The listing must be reproduced in full, exactly as it stands.
— start —
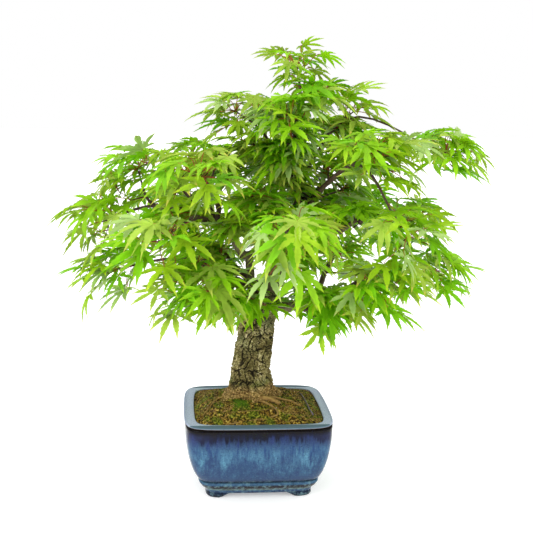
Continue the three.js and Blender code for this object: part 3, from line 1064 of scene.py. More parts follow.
@dataclass
class Soil:
    """The soil's mound, with grit, fine roots, larger roots and a fallen twig on it."""

    pot: Pot
    crest: float
    seat_centre: tuple[float, float]
    seat_left: float = 10 * MM  # how far the seat's middle is to the left of the pot's
    edge: float = 106.4 * MM  # the height of the soil at the pot's wall
    wall_gap: float = 0.2 * MM
    depth: float = 18 * MM  # how far the visible soil goes down
    seat: tuple[float, float] = (44 * MM, 40 * MM)  # half its width and half its depth
    back_fall: float = 0.38  # how much of its rise the ground loses behind the trunk
    roughness: tuple[tuple[float, float], ...] = ((0.9, 34), (0.7, 11), (0.5, 4.5), (0.3, 2.4))  # mm
    patch: tuple[float, float] = (-103, 0.86)  # the green patch: degrees round, and the way in
    fine_root_count: int = 120
    # Each larger root's course, in degrees round and the way in, with its first and last radius.
    roots: tuple[tuple[Course, float, float], ...] = (
        (((-75, 1.05), (-78, 0.85), (-84, 0.5), (-94, 0.08)), 2.0 * MM, 0.8 * MM),
        (((-50, 1.1), (-38, 0.95), (-30, 0.75), (-24, 0.5)), 2.4 * MM, 0.8 * MM),
        (((-150, 1.05), (-158, 0.8), (-152, 0.5), (-158, 0.25)), 1.2 * MM, 0.4 * MM),
        (((-68, 1.15), (-64, 1.0), (-60, 0.85), (-62, 0.72)), 4.6 * MM, 2.4 * MM),
    )
    twig: tuple[Course, float, float] = (
        ((-24, 0.22), (-14, 0.3), (0, 0.36), (14, 0.38)),
        1.1 * MM,
        0.7 * MM,
    )
    rows: int = 84
    columns: int = 360
    seed: int = 11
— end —
**In response**
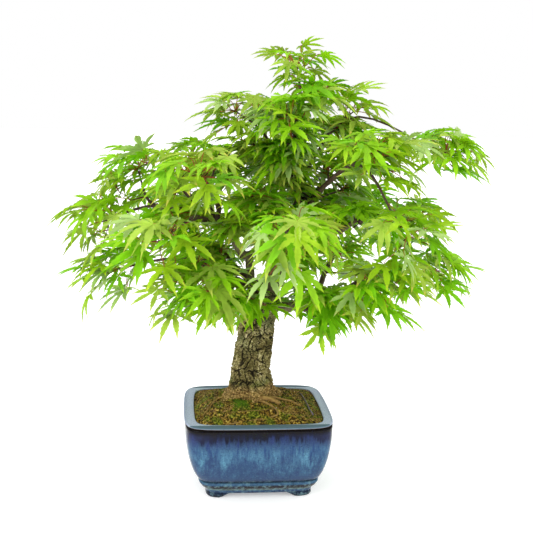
Continue the three.js and Blender code for this object: part 3, from line 1064 of scene.py. More parts follow.
@dataclass
class Soil:
    """The soil's mound, with grit, fine roots, larger roots and a fallen twig on it."""

    pot: Pot
    crest: float
    seat_centre: tuple[float, float]
    seat_left: float = 10 * MM  # how far the seat's middle is to the left of the pot's
    edge: float = 106.4 * MM  # the height of the soil at the pot's wall
    wall_gap: float = 0.2 * MM
    depth: float = 18 * MM  # how far the visible soil goes down
    seat: tuple[float, float] = (44 * MM, 40 * MM)  # half its width and half its depth
    back_fall: float = 0.38  # how much of its rise the ground loses behind the trunk
    roughness: tuple[tuple[float, float], ...] = ((0.9, 34), (0.7, 11), (0.5, 4.5), (0.3, 2.4))  # mm
    patch: tuple[float, float] = (-103, 0.86)  # the green patch: degrees round, and the way in
    fine_root_count: int = 120
    # Each larger root's course, in degrees round and the way in, with its first and last radius.
    roots: tuple[tuple[Course, float, float], ...] = (
        (((-75, 1.05), (-78, 0.85), (-84, 0.5), (-94, 0.08)), 2.0 * MM, 0.8 * MM),
        (((-50, 1.1), (-38, 0.95), (-30, 0.75), (-24, 0.5)), 2.4 * MM, 0.8 * MM),
        (((-150, 1.05), (-158, 0.8), (-152, 0.5), (-158, 0.25)), 1.2 * MM, 0.4 * MM),
        (((-68, 1.15), (-64, 1.0), (-60, 0.85), (-62, 0.72)), 4.6 * MM, 2.4 * MM),
    )
    twig: tuple[Course, float, float] = (
        ((-24, 0.22), (-14, 0.3), (0, 0.36), (14, 0.38)),
        1.1 * MM,
        0.7 * MM,
    )
    rows: int = 84
    columns: int = 360
    seed: int = 11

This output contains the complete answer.